**DATA SECTION**
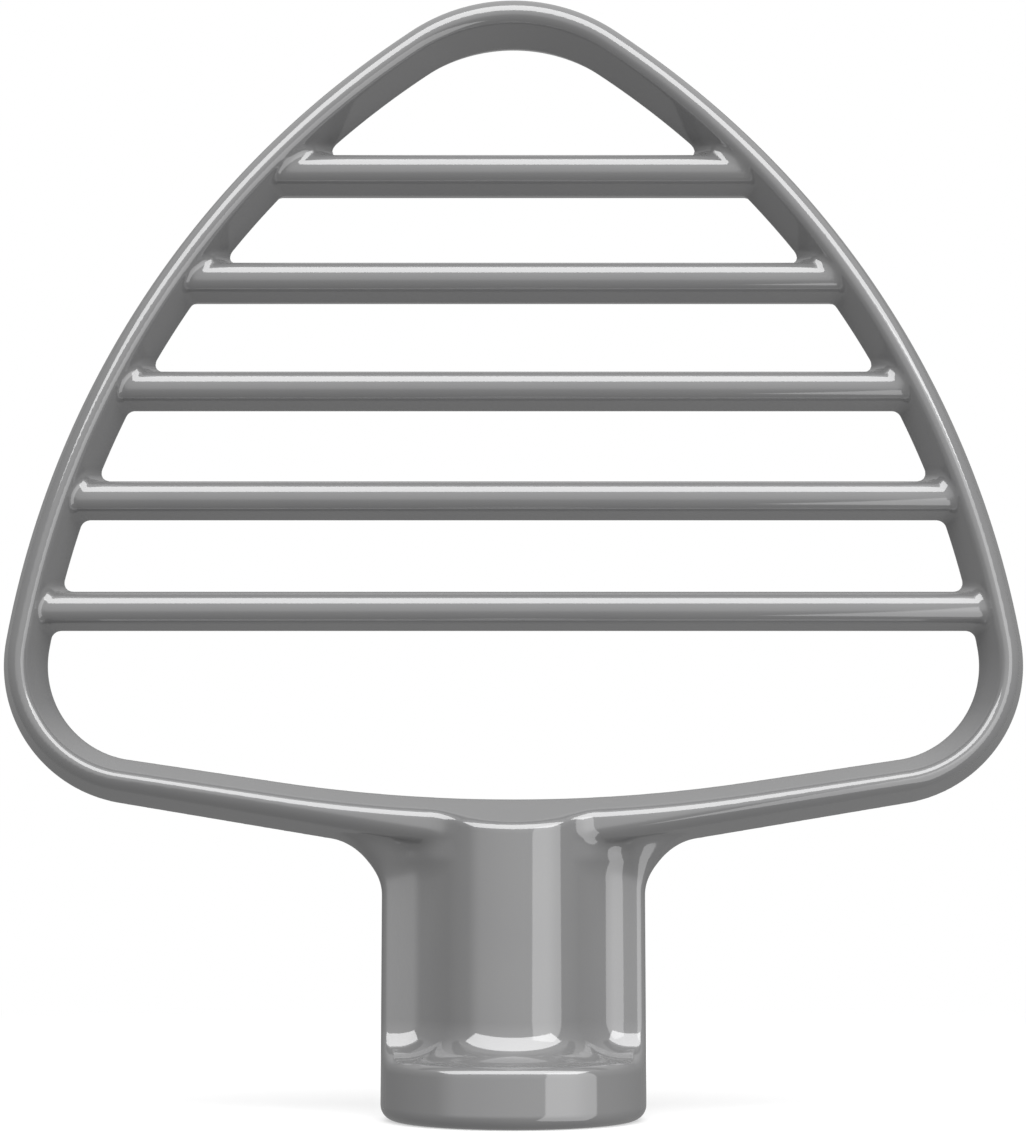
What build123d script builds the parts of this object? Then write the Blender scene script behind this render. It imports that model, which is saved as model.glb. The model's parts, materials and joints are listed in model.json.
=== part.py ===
from build123d import *
import os
from math import atan, atan2, cos, degrees, radians, sin, sqrt, tan

# A pastry beater for a stand mixer: one aluminium casting, standing on its hub end.
# It is mirrored front to back about the parting plane, so the front half is modelled first.
# Millimetres. X runs across the loop, -Y is the front and the shaft axis is Z.

# Loop, outer edge at the parting plane
LOOP_HALF_WIDTH = 66.4
LOOP_HEIGHT = 147.6
OUTER_TIP_RADIUS = 25.3
OUTER_SIDE_RADIUS = 122.5
OUTER_CORNER_RADIUS = 18.5
OUTER_SLOPE = 9.47
OUTER_VALLEY = 31.6
OUTER_VALLEY_RADIUS = 60.0

# Loop, inner edge: the rail's width beside, above and below the opening, and where the corner starts
RAIL_SIDE = 5.72
RAIL_TIP = 6.4
RAIL_BOTTOM = 6.7
RAIL_FOOT = 5.82
INNER_TIP_RADIUS = 20.2
INNER_SIDE_RADIUS = 115.9
INNER_CORNER_RADIUS = 12.6
INNER_VALLEY_RADIUS = 208.0

# Rail section: walls drafted from the parting plane to a rounded nose
RAIL_HALF_DEPTH = 6.45
RAIL_DRAFT = 17.3
RAIL_NOSE_RADIUS = 1.1

# Cross bars
BAR_COUNT = 5
BAR_LOWEST = 65.06
BAR_TIP_GAP = 24.12
BAR_HALF_HEIGHT = 2.57
BAR_HALF_DEPTH = 4.6
BAR_DRAFT = 10.5
BAR_ROOT_RADIUS = 1.3

# Hub: a collar with a boss and two side webs above it
COLLAR_RADIUS = 16.93
COLLAR_HEIGHT = 7.6
COLLAR_FOOT_RADIUS = 1.9
BOSS_RADIUS = 10.0
BOSS_FLAT = 1.2
BOSS_HEAD_RADIUS = 4.0
WEB_HALF_THICKNESS = 1.9
WEB_ROOT_RADIUS = 5.5
WEB_FLARE_START = 27.8
WEB_FLARE_RADIUS = 7.85
POCKET_FLOOR_RADIUS = 5.0
POCKET_RIM_RADIUS = 1.0
GUSSET_RADIUS = 6.9
GUSSET_DEPTH = 4.0
GUSSET_TURN = 51.0
FLARE_FADE = 10.0

# Shaft bore, with a bayonet slot for the drive pin
SHAFT_RADIUS = 6.35
SHAFT_CLEARANCE = 0.1
BORE_DEPTH = 33.0
BORE_MOUTH = 0.8
PIN_WIDTH = 4.8
PIN_CLEARANCE = 0.2
SLOT_RADIUS = 9.3
SLOT_FLOOR = 9.2
SLOT_TURN = 50.0
SEAT_DROP = 0.8

# Heights and reaches worked out from the sizes above
BORE_RADIUS = SHAFT_RADIUS + SHAFT_CLEARANCE
SLOT_WIDTH = PIN_WIDTH + 2 * PIN_CLEARANCE
BOSS_FRONT = BOSS_RADIUS + BOSS_FLAT
BAR_PITCH = (LOOP_HEIGHT - BAR_TIP_GAP - BAR_LOWEST) / (BAR_COUNT - 1)
FOOT_X = LOOP_HALF_WIDTH - OUTER_CORNER_RADIUS
INNER_SLOPE = degrees(atan(tan(radians(OUTER_SLOPE)) - (RAIL_BOTTOM - RAIL_FOOT) / FOOT_X))
REACH = 2 * COLLAR_RADIUS
PAST = 1.0

# Roundings are limited by the walls that they stand on
NOSE_FLAT = min(RAIL_SIDE, RAIL_FOOT, RAIL_TIP) - 2 * RAIL_HALF_DEPTH * tan(radians(RAIL_DRAFT))
NOSE_LIMIT = NOSE_FLAT / (2 * tan(radians(45 - RAIL_DRAFT / 2)))
NOSE_RADIUS = min(RAIL_NOSE_RADIUS, 0.97 * NOSE_LIMIT)
ROOT_RADIUS = min(WEB_ROOT_RADIUS, COLLAR_RADIUS - BOSS_RADIUS - POCKET_RIM_RADIUS)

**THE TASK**
Quote exactly the opening line of the material above and every line after it, up to and including the line that contains "BAR_ROOT_RADIUS = 1.3".

**ANSWER TO THIS EXERCISE**
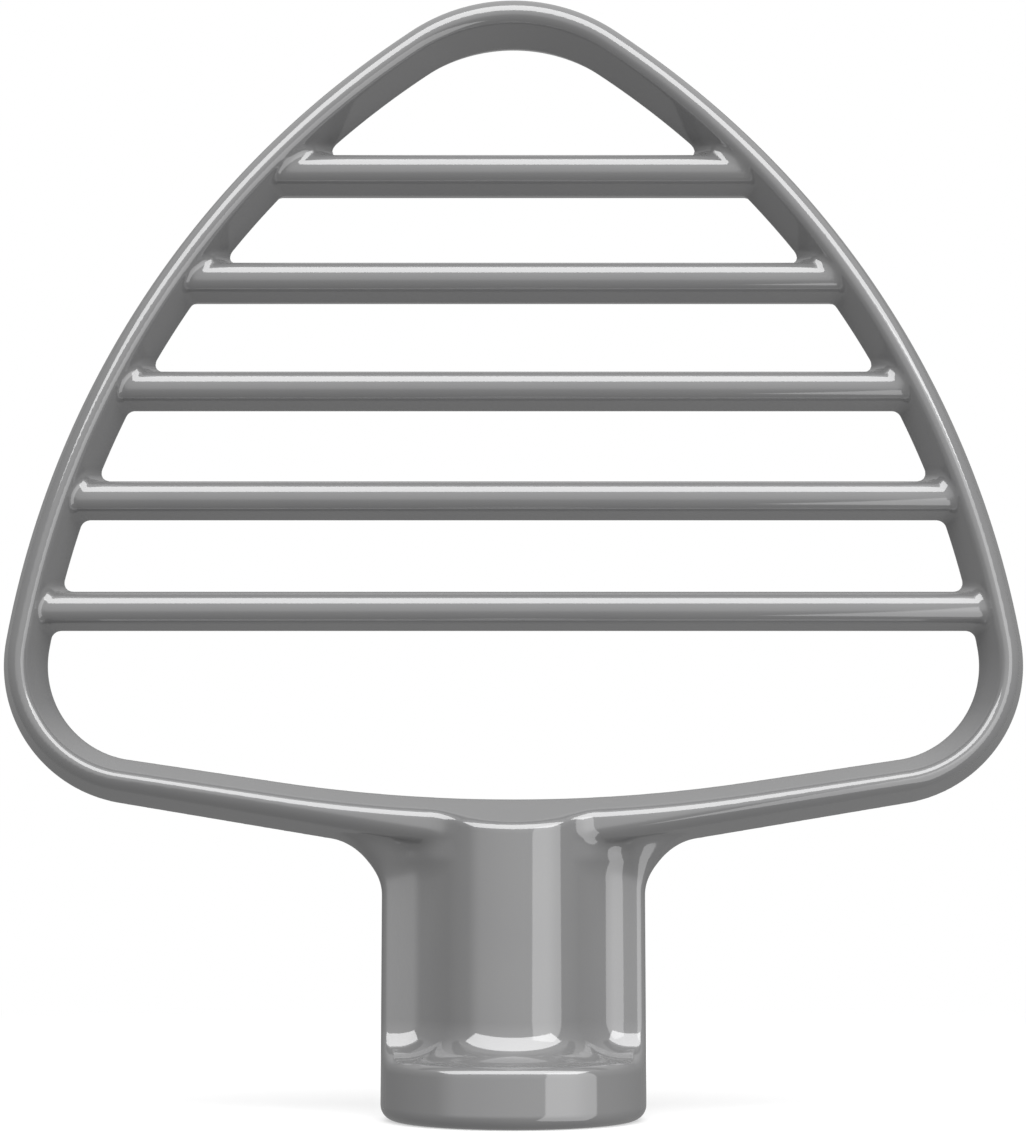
What build123d script builds the parts of this object? Then write the Blender scene script behind this render. It imports that model, which is saved as model.glb. The model's parts, materials and joints are listed in model.json.
=== part.py ===
from build123d import *
import os
from math import atan, atan2, cos, degrees, radians, sin, sqrt, tan

# A pastry beater for a stand mixer: one aluminium casting, standing on its hub end.
# It is mirrored front to back about the parting plane, so the front half is modelled first.
# Millimetres. X runs across the loop, -Y is the front and the shaft axis is Z.

# Loop, outer edge at the parting plane
LOOP_HALF_WIDTH = 66.4
LOOP_HEIGHT = 147.6
OUTER_TIP_RADIUS = 25.3
OUTER_SIDE_RADIUS = 122.5
OUTER_CORNER_RADIUS = 18.5
OUTER_SLOPE = 9.47
OUTER_VALLEY = 31.6
OUTER_VALLEY_RADIUS = 60.0

# Loop, inner edge: the rail's width beside, above and below the opening, and where the corner starts
RAIL_SIDE = 5.72
RAIL_TIP = 6.4
RAIL_BOTTOM = 6.7
RAIL_FOOT = 5.82
INNER_TIP_RADIUS = 20.2
INNER_SIDE_RADIUS = 115.9
INNER_CORNER_RADIUS = 12.6
INNER_VALLEY_RADIUS = 208.0

# Rail section: walls drafted from the parting plane to a rounded nose
RAIL_HALF_DEPTH = 6.45
RAIL_DRAFT = 17.3
RAIL_NOSE_RADIUS = 1.1

# Cross bars
BAR_COUNT = 5
BAR_LOWEST = 65.06
BAR_TIP_GAP = 24.12
BAR_HALF_HEIGHT = 2.57
BAR_HALF_DEPTH = 4.6
BAR_DRAFT = 10.5
BAR_ROOT_RADIUS = 1.3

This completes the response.